**RECORDS FOR PROCESSING:**
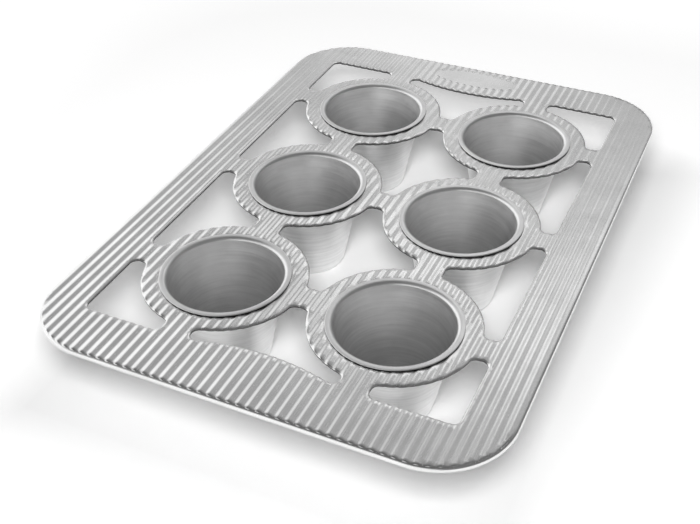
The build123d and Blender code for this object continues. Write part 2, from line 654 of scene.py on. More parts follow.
==
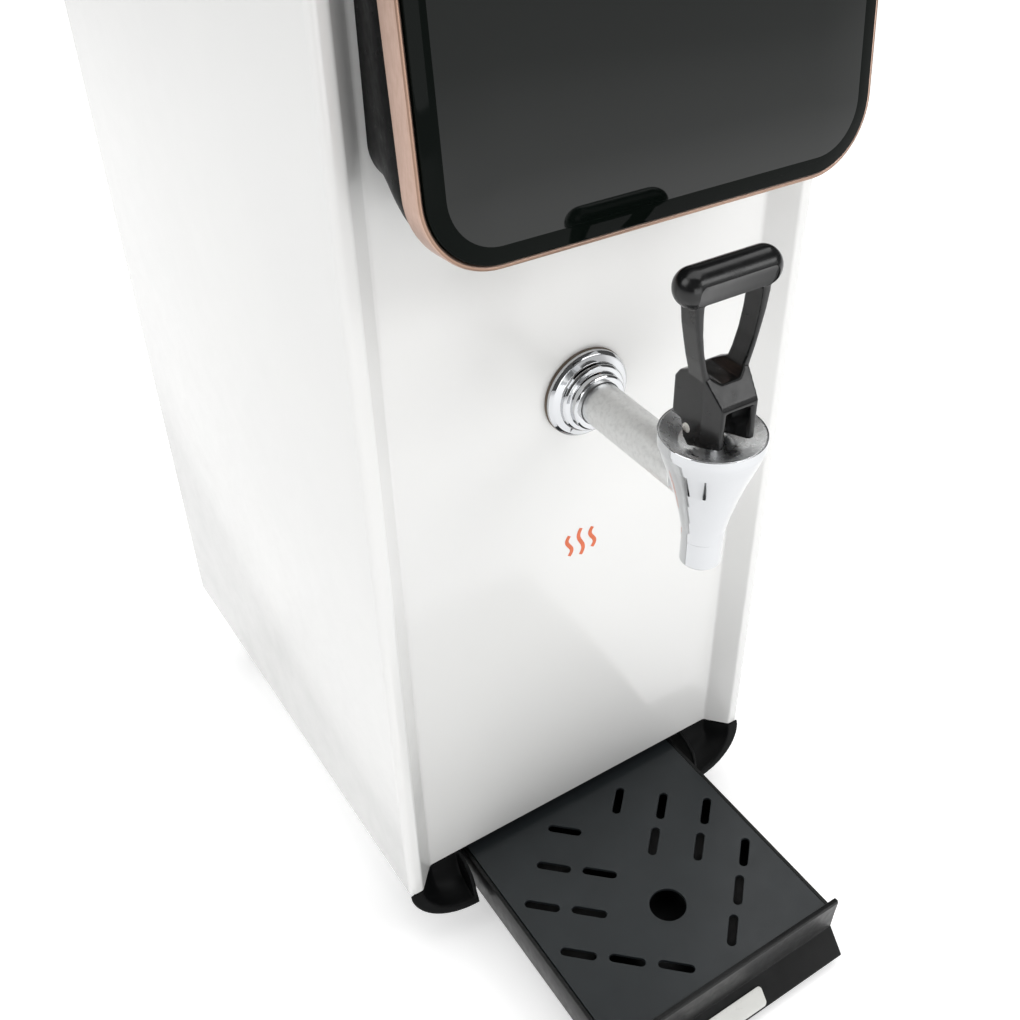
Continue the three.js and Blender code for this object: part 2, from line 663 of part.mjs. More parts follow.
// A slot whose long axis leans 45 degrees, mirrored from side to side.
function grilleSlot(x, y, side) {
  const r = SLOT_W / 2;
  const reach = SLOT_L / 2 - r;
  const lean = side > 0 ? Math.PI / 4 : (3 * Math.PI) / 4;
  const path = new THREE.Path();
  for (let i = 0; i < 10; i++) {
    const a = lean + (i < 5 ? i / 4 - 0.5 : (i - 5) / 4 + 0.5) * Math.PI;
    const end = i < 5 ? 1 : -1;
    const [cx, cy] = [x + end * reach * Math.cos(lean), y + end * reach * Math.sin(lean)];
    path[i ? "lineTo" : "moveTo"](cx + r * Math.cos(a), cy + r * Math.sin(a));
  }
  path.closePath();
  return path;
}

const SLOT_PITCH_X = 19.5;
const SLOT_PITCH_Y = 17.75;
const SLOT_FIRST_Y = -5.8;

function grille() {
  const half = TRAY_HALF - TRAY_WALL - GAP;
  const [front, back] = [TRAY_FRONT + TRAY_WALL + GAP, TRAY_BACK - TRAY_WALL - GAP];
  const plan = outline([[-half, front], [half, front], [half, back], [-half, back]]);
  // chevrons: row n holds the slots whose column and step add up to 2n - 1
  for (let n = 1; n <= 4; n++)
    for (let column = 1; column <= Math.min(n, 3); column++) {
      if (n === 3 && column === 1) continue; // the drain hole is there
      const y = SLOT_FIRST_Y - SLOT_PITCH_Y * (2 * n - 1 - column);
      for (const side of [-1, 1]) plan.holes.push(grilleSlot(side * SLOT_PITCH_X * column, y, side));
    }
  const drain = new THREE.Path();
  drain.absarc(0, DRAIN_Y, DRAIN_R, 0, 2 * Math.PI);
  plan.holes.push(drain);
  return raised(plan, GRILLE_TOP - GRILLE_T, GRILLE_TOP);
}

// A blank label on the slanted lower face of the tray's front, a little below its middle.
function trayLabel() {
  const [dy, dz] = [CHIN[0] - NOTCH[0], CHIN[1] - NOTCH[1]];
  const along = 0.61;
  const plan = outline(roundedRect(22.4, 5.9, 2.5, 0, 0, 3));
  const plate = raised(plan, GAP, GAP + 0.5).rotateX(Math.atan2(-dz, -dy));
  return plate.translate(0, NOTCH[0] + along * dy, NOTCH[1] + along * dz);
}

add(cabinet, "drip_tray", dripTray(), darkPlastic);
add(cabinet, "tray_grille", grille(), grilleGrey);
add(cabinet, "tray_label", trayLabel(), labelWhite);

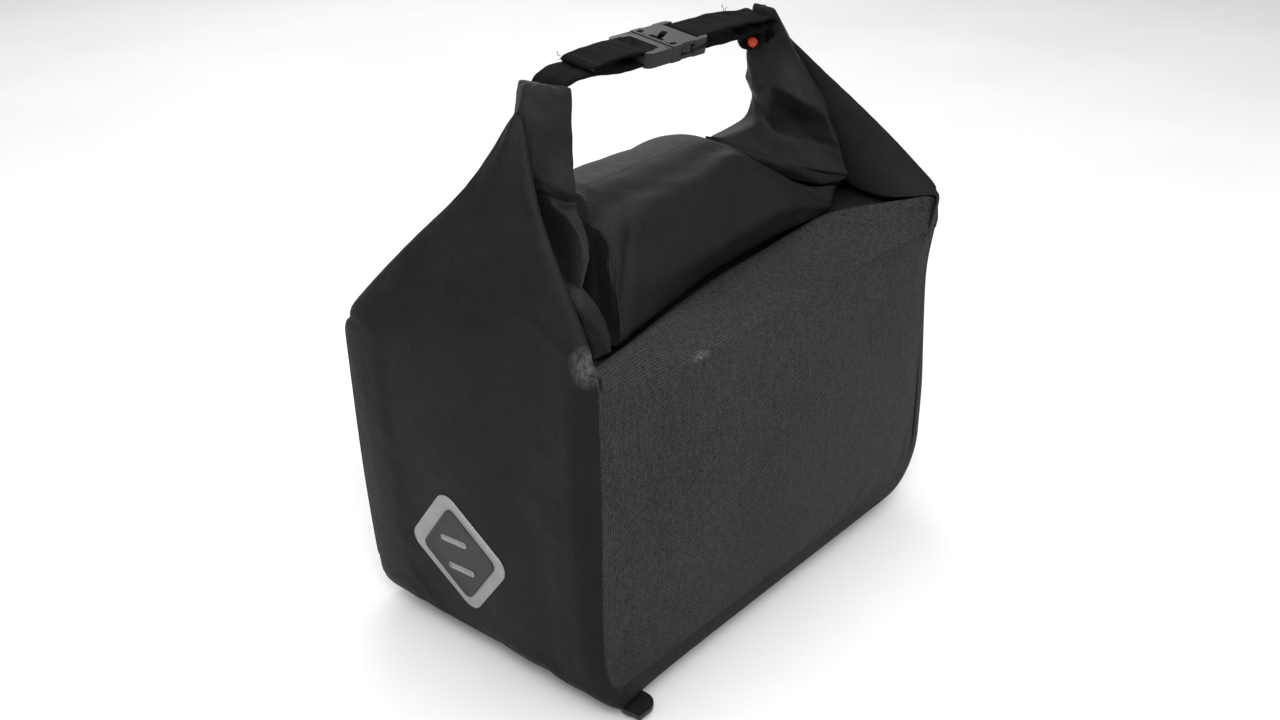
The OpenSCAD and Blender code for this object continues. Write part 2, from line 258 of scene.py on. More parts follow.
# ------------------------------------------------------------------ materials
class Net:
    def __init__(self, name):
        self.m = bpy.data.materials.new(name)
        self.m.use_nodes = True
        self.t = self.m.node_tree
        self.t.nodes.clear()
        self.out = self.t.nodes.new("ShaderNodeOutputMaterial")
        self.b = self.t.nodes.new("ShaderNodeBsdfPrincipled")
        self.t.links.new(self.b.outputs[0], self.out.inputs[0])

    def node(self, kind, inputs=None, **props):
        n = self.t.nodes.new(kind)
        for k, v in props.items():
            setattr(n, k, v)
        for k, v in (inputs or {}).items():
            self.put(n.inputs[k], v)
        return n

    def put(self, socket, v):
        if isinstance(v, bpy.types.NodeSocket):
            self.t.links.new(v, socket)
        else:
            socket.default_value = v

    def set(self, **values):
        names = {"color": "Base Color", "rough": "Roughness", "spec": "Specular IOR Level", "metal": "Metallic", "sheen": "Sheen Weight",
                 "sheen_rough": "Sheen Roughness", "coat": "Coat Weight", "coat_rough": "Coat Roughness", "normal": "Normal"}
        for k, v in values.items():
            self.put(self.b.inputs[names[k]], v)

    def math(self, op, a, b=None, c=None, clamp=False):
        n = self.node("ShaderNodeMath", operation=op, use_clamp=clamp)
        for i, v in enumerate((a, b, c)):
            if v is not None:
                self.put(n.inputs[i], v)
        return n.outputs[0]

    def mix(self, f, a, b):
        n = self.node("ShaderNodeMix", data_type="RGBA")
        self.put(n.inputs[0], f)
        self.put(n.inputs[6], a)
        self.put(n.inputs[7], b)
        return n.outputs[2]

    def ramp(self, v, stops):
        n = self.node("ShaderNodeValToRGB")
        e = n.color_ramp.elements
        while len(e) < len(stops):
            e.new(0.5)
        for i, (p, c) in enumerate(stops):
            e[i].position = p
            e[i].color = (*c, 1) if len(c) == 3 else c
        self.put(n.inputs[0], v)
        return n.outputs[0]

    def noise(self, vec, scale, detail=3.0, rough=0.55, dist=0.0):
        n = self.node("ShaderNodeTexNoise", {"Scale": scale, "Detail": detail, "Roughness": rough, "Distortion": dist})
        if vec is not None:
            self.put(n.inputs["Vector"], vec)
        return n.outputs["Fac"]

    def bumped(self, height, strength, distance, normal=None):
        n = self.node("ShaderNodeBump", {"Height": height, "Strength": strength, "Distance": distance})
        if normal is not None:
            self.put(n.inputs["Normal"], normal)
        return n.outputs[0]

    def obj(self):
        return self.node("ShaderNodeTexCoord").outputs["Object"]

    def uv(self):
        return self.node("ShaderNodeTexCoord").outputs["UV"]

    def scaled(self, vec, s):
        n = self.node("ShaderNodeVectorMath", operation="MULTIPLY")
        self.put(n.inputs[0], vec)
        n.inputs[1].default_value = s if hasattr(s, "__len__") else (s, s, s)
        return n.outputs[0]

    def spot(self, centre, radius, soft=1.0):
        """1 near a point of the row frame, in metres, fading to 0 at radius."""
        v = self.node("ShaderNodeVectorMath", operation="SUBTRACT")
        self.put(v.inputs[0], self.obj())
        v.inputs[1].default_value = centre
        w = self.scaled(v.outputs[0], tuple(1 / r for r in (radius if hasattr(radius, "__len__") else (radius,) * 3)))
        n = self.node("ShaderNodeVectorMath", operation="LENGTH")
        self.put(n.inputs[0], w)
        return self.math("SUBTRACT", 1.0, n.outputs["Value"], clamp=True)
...
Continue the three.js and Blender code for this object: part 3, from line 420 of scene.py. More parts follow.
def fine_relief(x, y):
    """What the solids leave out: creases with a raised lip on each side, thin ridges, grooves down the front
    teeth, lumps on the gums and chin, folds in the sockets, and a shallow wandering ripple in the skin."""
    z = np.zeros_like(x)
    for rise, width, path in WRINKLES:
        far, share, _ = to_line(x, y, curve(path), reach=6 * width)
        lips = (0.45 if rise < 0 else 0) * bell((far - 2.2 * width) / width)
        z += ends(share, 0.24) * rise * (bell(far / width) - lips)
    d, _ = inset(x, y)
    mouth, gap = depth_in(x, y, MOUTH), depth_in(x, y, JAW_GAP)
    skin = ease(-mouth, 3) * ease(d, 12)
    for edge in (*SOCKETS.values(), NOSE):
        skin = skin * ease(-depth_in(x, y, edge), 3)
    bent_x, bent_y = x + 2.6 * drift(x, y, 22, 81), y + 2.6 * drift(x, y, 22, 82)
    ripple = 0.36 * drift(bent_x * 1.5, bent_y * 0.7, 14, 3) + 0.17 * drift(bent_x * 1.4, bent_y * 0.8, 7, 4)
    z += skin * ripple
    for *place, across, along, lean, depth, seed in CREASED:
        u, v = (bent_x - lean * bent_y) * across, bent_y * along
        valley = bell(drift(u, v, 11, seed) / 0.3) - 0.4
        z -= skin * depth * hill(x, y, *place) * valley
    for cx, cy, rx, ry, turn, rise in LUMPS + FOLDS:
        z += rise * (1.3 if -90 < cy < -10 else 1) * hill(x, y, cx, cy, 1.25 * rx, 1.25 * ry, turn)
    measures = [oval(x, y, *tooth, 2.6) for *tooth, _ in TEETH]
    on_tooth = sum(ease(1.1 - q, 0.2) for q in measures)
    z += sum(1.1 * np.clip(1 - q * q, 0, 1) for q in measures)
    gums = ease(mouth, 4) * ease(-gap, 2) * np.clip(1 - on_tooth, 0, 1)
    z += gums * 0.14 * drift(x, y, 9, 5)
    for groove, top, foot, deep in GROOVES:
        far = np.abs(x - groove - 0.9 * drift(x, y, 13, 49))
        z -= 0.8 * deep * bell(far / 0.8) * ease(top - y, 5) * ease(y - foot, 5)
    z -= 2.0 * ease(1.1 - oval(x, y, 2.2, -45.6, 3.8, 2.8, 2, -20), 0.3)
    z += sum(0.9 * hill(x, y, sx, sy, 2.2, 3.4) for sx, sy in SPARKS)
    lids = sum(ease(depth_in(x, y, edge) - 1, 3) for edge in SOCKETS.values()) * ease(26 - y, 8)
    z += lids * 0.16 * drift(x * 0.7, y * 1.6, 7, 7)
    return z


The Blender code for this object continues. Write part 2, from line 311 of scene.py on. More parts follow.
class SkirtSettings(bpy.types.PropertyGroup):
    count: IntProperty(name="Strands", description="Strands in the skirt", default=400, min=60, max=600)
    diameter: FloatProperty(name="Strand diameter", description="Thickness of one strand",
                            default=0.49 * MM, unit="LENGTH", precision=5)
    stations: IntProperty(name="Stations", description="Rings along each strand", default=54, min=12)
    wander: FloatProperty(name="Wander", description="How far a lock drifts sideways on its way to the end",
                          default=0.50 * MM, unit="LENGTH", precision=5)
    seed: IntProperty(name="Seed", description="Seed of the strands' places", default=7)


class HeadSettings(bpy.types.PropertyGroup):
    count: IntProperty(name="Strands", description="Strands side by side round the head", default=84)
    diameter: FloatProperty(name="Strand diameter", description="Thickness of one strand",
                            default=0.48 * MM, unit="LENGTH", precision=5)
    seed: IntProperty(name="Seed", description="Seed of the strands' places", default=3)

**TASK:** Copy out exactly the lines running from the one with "part.mjs. More parts follow." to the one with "const SLOT_FIRST_Y = -5.8;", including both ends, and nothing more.

**COMPLETE RESPONSE:**
Continue the three.js and Blender code for this object: part 2, from line 663 of part.mjs. More parts follow.
// A slot whose long axis leans 45 degrees, mirrored from side to side.
function grilleSlot(x, y, side) {
  const r = SLOT_W / 2;
  const reach = SLOT_L / 2 - r;
  const lean = side > 0 ? Math.PI / 4 : (3 * Math.PI) / 4;
  const path = new THREE.Path();
  for (let i = 0; i < 10; i++) {
    const a = lean + (i < 5 ? i / 4 - 0.5 : (i - 5) / 4 + 0.5) * Math.PI;
    const end = i < 5 ? 1 : -1;
    const [cx, cy] = [x + end * reach * Math.cos(lean), y + end * reach * Math.sin(lean)];
    path[i ? "lineTo" : "moveTo"](cx + r * Math.cos(a), cy + r * Math.sin(a));
  }
  path.closePath();
  return path;
}

const SLOT_PITCH_X = 19.5;
const SLOT_PITCH_Y = 17.75;
const SLOT_FIRST_Y = -5.8;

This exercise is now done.